REMS Planning & Design
If you need a REMS, might need a REMS or aren't sure what you need...
Leverage our turnkey risk mitigation process.
The FDAAA, an amendment to the Food, Drug & Cosmetic Act, became law in 2007. In this Act, FDA authority and oversight of risk mitigation for NDAs and in-line products was strengthened. Today, FDA often expects NDA applicants to propose plans that mitigate safety concerns and to implement them at launch. ParagonRx has a proven process to make that happen with the right results.
REMS Strategy Development
REMS strategy development is an essential step to designing, negotiating, implementing, and assessing a REMS. It ideally begins in early development and considers the need to balance the interests of regulatory, health care provider, patient, and corporate stakeholders.

Decisions made during clinical trial planning, such as enrollment criteria and patient monitoring algorithms can have a profound impact on REMS design. Hence, these decisions should be guided by an overall strategy.

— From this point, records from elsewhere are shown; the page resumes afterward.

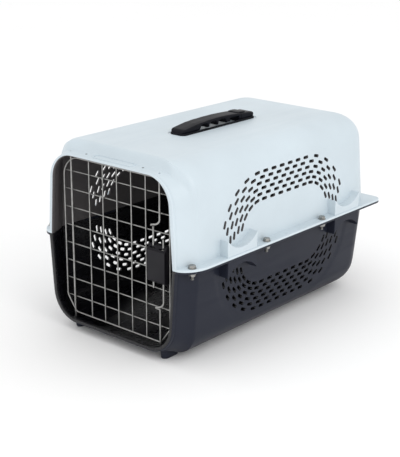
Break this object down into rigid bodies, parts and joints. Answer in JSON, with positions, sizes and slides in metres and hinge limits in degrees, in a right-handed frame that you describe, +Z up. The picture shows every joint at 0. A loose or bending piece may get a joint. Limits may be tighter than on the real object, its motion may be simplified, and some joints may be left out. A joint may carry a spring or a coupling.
{
  "type": "pet transport carrier",
  "caption": "Two-shell plastic pet carrier with a bolted flange, arched side vents, a hinged wire door with a spring latch, and a carry handle.",
  "frame": {"origin": "on the ground, under the centre of the overall box", "axes": "+Z up, +Y from the door towards the rear, +X towards the latch side of the door"},
  "size_m": [0.307, 0.48, 0.306],
  "materials": {
    "lower_shell": "satin moulded polypropylene, charcoal navy",
    "upper_shell": "satin moulded polypropylene, pale grey-blue",
    "door_wire": "bright zinc-plated wire",
    "fasteners": "zinc-plated steel",
    "latch": "satin black moulded plastic",
    "handle": "satin black moulded plastic"
  },
  "bodies": {
    "shells": {"lower_shell": "lower_shell", "upper_shell": "upper_shell", "flange_bolts": "fasteners", "flange_washers": "fasteners", "flange_nuts": "fasteners", "handle_base": "handle", "handle_front_cap": "handle", "handle_rear_cap": "handle", "handle_screws": "fasteners", "handle_washers": "fasteners"},
    "door": {"door_outer_wire": "door_wire", "door_upright_wires": "door_wire", "door_cross_wires": "door_wire", "door_hinge_rod": "door_wire", "latch_housing": "latch", "latch_back_plate": "latch", "latch_screws": "fasteners", "upper_bolt_spring": "fasteners", "lower_bolt_spring": "fasteners"},
    "upper_bolt": {"upper_bolt_rod": "door_wire", "upper_bolt_collar": "fasteners"},
    "lower_bolt": {"lower_bolt_rod": "door_wire", "lower_bolt_collar": "fasteners"},
    "grip": {"handle_grip": "handle"}
  },
  "joints": [
    {"name": "door_hinge", "type": "hinge", "parent": "shells", "child": "door", "pos_m": [-0.0888, -0.2267, 0.15], "axis": [0, 0, -1], "range_deg": [0, 98]},
    {"name": "upper_bolt_slide", "type": "slide", "parent": "door", "child": "upper_bolt", "axis": [0, 0, 1], "range_m": [0, 0.006], "stiffness_N_per_m": 200, "springref_m": 0.012, "deforming": ["upper_bolt_spring"]},
    {"name": "lower_bolt_slide", "type": "slide", "parent": "door", "child": "lower_bolt", "axis": [0, 0, -1], "range_m": [0, 0.006], "stiffness_N_per_m": 200, "springref_m": 0.012, "deforming": ["lower_bolt_spring"]},
    {"name": "handle_lift", "type": "slide", "parent": "shells", "child": "grip", "axis": [0, 0, 1], "range_m": [0, 0.006]}
  ]
}
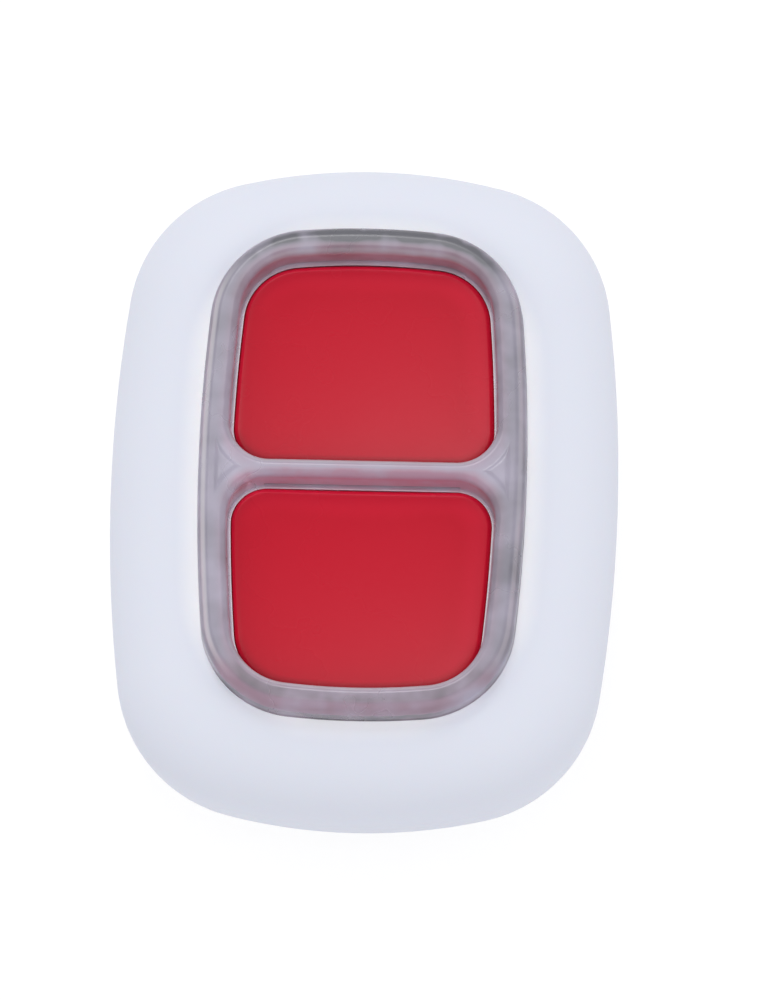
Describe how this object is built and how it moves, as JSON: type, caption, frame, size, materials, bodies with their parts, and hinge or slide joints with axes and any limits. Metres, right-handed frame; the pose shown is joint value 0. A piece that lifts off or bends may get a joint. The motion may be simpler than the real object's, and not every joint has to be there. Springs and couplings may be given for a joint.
{
  "type": "wireless panic button",
  "caption": "Pocket-sized wireless panic button: pebble-shaped housing, clear raised figure-eight divider and red keys sunk into its cells.",
  "frame": {"origin": "centre of the flat back, on the surface the button lies on", "axes": "+X across the button, +Y along it towards the end with the cord hole, +Z out of the keys"},
  "size_m": [0.035, 0.047, 0.016],
  "materials": {
    "housing_white": "fine moulded texture",
    "clear_divider": "clear polycarbonate",
    "key_red": "soft matt",
    "seal_rubber": "smooth",
    "frame_white": "smooth",
    "boot_silicone": "translucent silicone",
    "board_green": "solder mask",
    "screw_steel": "zinc plated",
    "switch_black": "moulded",
    "plunger_black": "moulded",
    "sheet_steel": "plated sheet",
    "contact_metal": "plated",
    "chip_black": "moulded",
    "lamp_body": "clear cap",
    "capacitor_tan": "ceramic",
    "cell_steel": "stainless can"
  },
  "bodies": {
    "housing": {"front_housing": "housing_white", "rear_housing": "housing_white", "divider": "clear_divider", "housing_seal": "seal_rubber", "button_frame": "frame_white", "upper_return_boot": "boot_silicone", "lower_return_boot": "boot_silicone", "circuit_board": "board_green", "board_screws": "screw_steel", "upper_switch_base": "switch_black", "lower_switch_base": "switch_black", "upper_switch_cover": "sheet_steel", "lower_switch_cover": "sheet_steel", "switch_terminals": "contact_metal", "radio_chip": "chip_black", "clock_crystal": "sheet_steel", "left_indicator": "lamp_body", "right_indicator": "lamp_body", "chip_capacitors": "capacitor_tan", "antenna": "contact_metal", "coin_cell": "cell_steel", "positive_battery_clip": "sheet_steel", "negative_battery_contact": "contact_metal"},
    "upper_key": {"upper_button": "key_red"},
    "lower_key": {"lower_button": "key_red"},
    "upper_plunger": {"upper_switch_plunger": "plunger_black"},
    "lower_plunger": {"lower_switch_plunger": "plunger_black"}
  },
  "joints": [
    {"name": "upper_press", "type": "slide", "parent": "housing", "child": "upper_key", "axis": [0, 0, -1], "range_m": [0, 0.0005], "stiffness_N_per_m": 3000, "springref_m": -0.0006, "deforming": ["upper_return_boot"]},
    {"name": "lower_press", "type": "slide", "parent": "housing", "child": "lower_key", "axis": [0, 0, -1], "range_m": [0, 0.0005], "stiffness_N_per_m": 3000, "springref_m": -0.0006, "deforming": ["lower_return_boot"]},
    {"name": "upper_switch_press", "type": "slide", "parent": "housing", "child": "upper_plunger", "axis": [0, 0, -1], "range_m": [0, 0.0005]},
    {"name": "lower_switch_press", "type": "slide", "parent": "housing", "child": "lower_plunger", "axis": [0, 0, -1], "range_m": [0, 0.0005]}
  ],
  "couplings": [
    {"joint": "upper_switch_press", "follows": "upper_press", "ratio": 1},
    {"joint": "lower_switch_press", "follows": "lower_press", "ratio": 1}
  ]
}
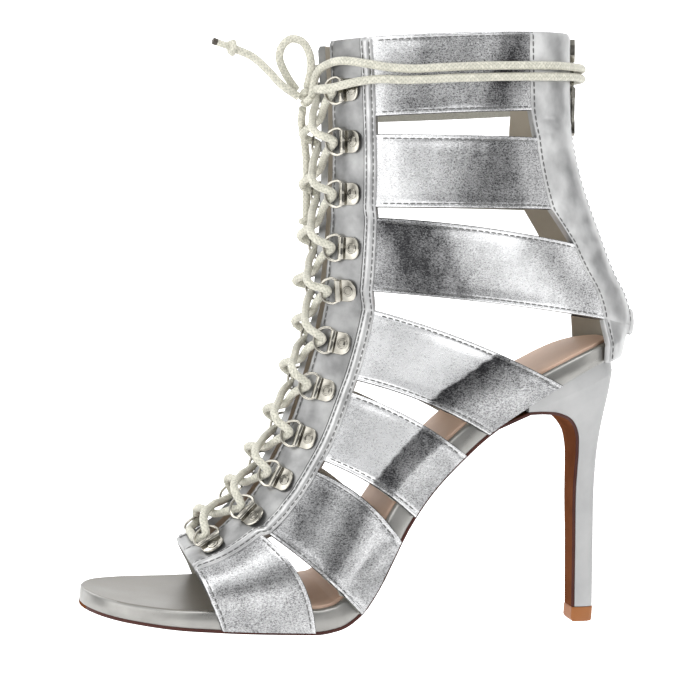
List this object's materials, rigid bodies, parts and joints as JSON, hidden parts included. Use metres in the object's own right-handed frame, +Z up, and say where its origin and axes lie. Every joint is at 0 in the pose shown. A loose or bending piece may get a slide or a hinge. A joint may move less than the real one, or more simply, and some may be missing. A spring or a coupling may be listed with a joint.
{
  "type": "lace-up peep toe high heel sandal boot, left",
  "caption": "A silver lace-up peep toe sandal boot with wide elastic bands, a back zip, a covered stiletto heel and a braided cord lace.",
  "frame": {"origin": "the middle of the flat spot under the forefoot, on the floor", "axes": "+Z up, toe at -X, heel at +X, the outer side of the left foot at -Y"},
  "size_m": [0.2182, 0.081, 0.2385],
  "materials": {
    "silver_leather": "smooth metallic silver leather",
    "rim_leather": "metallic silver leather wrapped round the edge",
    "silver_band": "crinkled silver foil leather",
    "tan_lining": "smooth tan lining leather",
    "brown_sole": "polished dark brown sole leather",
    "tip_rubber": "hard tan rubber",
    "nickel": "polished nickel",
    "cord": "braided round cord"
  },
  "bodies": {
    "shoe": {"outsole": "brown_sole", "footbed": "rim_leather", "insole": "tan_lining", "heel": "silver_leather", "heel_tip": "tip_rubber", "upper": "silver_band", "zip": "nickel", "zip_slider": "nickel", "lace_crossings": "cord", "lace_knot": "cord", "lace_loop_outer_01": "nickel", "lace_loop_outer_02": "nickel", "lace_loop_outer_03": "nickel", "lace_loop_outer_04": "nickel", "lace_loop_outer_05": "nickel", "lace_loop_outer_06": "nickel", "lace_loop_outer_07": "nickel", "lace_loop_outer_08": "nickel", "lace_loop_outer_09": "nickel", "lace_loop_outer_10": "nickel", "lace_loop_outer_11": "nickel", "lace_loop_inner_01": "nickel", "lace_loop_inner_02": "nickel", "lace_loop_inner_03": "nickel", "lace_loop_inner_04": "nickel", "lace_loop_inner_05": "nickel", "lace_loop_inner_06": "nickel", "lace_loop_inner_07": "nickel", "lace_loop_inner_08": "nickel", "lace_loop_inner_09": "nickel", "lace_loop_inner_10": "nickel", "lace_loop_inner_11": "nickel", "lace_wrap_outer": "cord", "lace_wrap_inner": "cord", "lace_bow_loop": "cord", "lace_end_front": "cord", "lace_end_inner": "cord"},
    "pull": {"zip_pull": "nickel"}
  },
  "joints": [
    {"name": "zip_pull_hinge", "type": "hinge", "parent": "shoe", "child": "pull", "pos_m": [0.12563, 0, 0.21734], "axis": [0, -1, 0], "range_deg": [0, 110]}
  ]
}
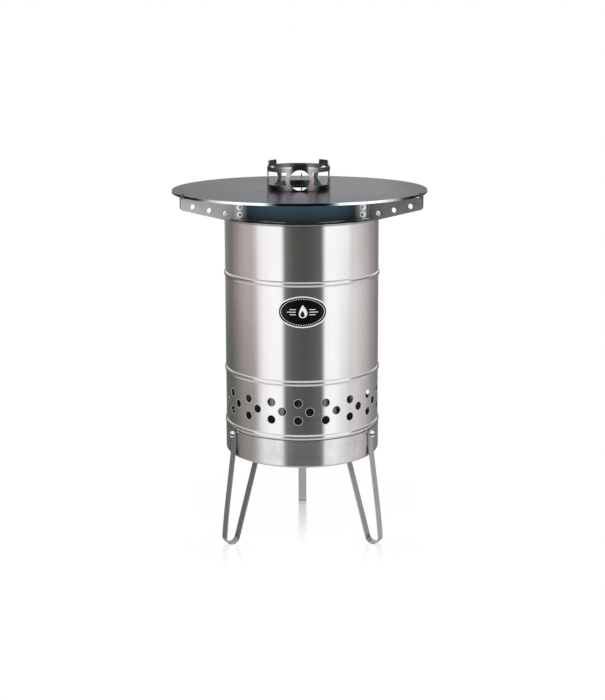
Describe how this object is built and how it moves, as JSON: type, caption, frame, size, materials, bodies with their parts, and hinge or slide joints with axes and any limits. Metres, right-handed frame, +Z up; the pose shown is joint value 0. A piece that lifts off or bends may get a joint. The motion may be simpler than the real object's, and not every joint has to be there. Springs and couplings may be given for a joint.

Strategic options for managing risks may range from labeling language with appropriate use support programs to effective REMS communications to patients and healthcare providers to controls and other requirements.
Collaborative REMS Design
Collaborative design entails balancing potentially competing interests to ensure regulatory acceptance, minimal disruption in the care process, support for appropriate use and optimal patient outcomes, and commercial viability of the product.

The process begins by involving key internal stakeholders to ensure that potentially competing interests (i.e., clinical, commercial, and regulatory) are all considered and reflected in the ultimate program. These internal interests also need to be balanced with those of external health care provider stakeholders, using ethnography and other methods, to help ensure that program elements are acceptable and feasible to implement.
REMS Coordination Office
ParagonRx offers a REMS Coordination Office (RCO) approach to support internal preparations, beginning with REMS planning and continuing through implementation and assessment. The RCO complements and supports internal resources with REMS planning, project management, and the internal/external coordination that is needed to design an implement the elements of a REMS and assure that REMS commitments are upheld.
The Advantage
Our proprietary risk assessment process guides the design of interventions that most effectively address key safety concerns. Program development is followed by the creation of a REMS assessment protocol to evaluate program performance.
Throughout this process, we balance potentially competing interests to ensure regulatory acceptance, minimal disruption in the care process, support for appropriate use and optimal patient outcomes, and commercial viability of the product.